→ **SET PROBLEM**
Write out every line of the material exactly as it appears.

# # # # #

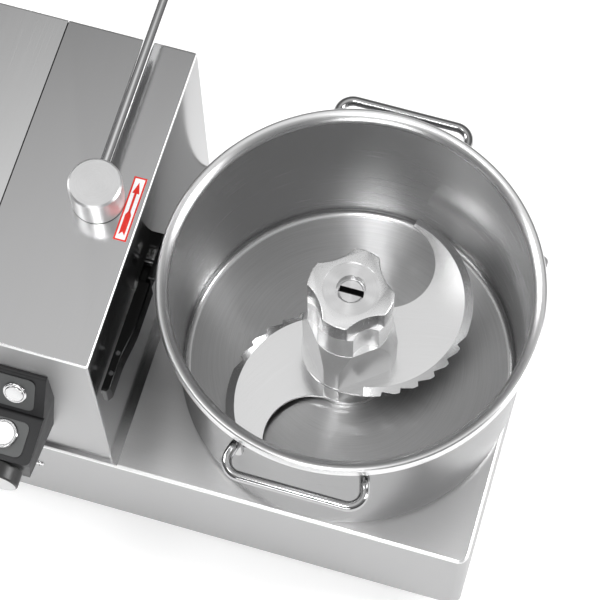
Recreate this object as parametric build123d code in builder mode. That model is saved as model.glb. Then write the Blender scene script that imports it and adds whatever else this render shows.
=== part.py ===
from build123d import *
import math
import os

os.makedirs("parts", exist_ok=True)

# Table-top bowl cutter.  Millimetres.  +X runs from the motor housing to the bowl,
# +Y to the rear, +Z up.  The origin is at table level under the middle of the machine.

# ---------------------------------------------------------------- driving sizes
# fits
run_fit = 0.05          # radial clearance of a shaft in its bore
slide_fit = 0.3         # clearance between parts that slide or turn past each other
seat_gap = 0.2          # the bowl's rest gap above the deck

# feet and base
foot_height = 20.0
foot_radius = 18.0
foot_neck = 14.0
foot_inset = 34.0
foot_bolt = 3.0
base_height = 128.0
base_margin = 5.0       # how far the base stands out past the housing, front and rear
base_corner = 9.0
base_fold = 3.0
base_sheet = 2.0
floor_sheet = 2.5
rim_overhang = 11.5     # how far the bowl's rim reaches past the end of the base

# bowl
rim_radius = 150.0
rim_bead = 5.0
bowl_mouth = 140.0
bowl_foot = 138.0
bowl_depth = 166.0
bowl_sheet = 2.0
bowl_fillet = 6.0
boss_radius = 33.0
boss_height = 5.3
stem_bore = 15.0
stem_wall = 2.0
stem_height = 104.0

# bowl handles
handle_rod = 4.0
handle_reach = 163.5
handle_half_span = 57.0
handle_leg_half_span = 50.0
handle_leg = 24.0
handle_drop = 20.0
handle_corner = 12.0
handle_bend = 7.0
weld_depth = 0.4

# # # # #

→ **FULL OUTPUT**
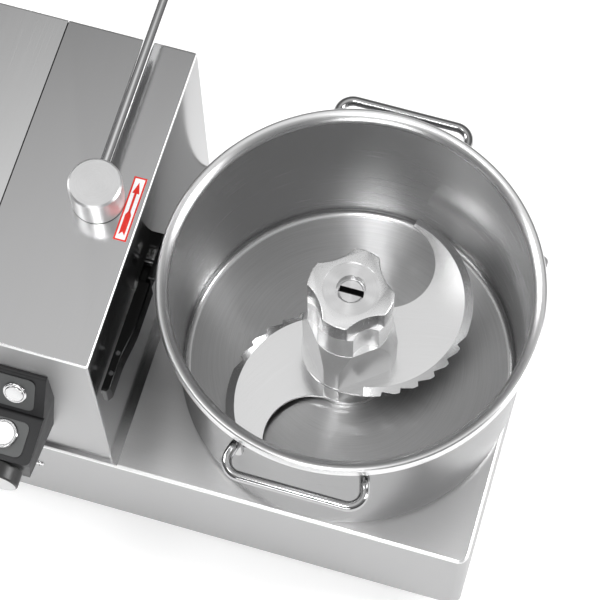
Recreate this object as parametric build123d code in builder mode. That model is saved as model.glb. Then write the Blender scene script that imports it and adds whatever else this render shows.
=== part.py ===
from build123d import *
import math
import os

os.makedirs("parts", exist_ok=True)

# Table-top bowl cutter.  Millimetres.  +X runs from the motor housing to the bowl,
# +Y to the rear, +Z up.  The origin is at table level under the middle of the machine.

# ---------------------------------------------------------------- driving sizes
# fits
run_fit = 0.05          # radial clearance of a shaft in its bore
slide_fit = 0.3         # clearance between parts that slide or turn past each other
seat_gap = 0.2          # the bowl's rest gap above the deck

# feet and base
foot_height = 20.0
foot_radius = 18.0
foot_neck = 14.0
foot_inset = 34.0
foot_bolt = 3.0
base_height = 128.0
base_margin = 5.0       # how far the base stands out past the housing, front and rear
base_corner = 9.0
base_fold = 3.0
base_sheet = 2.0
floor_sheet = 2.5
rim_overhang = 11.5     # how far the bowl's rim reaches past the end of the base

# bowl
rim_radius = 150.0
rim_bead = 5.0
bowl_mouth = 140.0
bowl_foot = 138.0
bowl_depth = 166.0
bowl_sheet = 2.0
bowl_fillet = 6.0
boss_radius = 33.0
boss_height = 5.3
stem_bore = 15.0
stem_wall = 2.0
stem_height = 104.0

# bowl handles
handle_rod = 4.0
handle_reach = 163.5
handle_half_span = 57.0
handle_leg_half_span = 50.0
handle_leg = 24.0
handle_drop = 20.0
handle_corner = 12.0
handle_bend = 7.0
weld_depth = 0.4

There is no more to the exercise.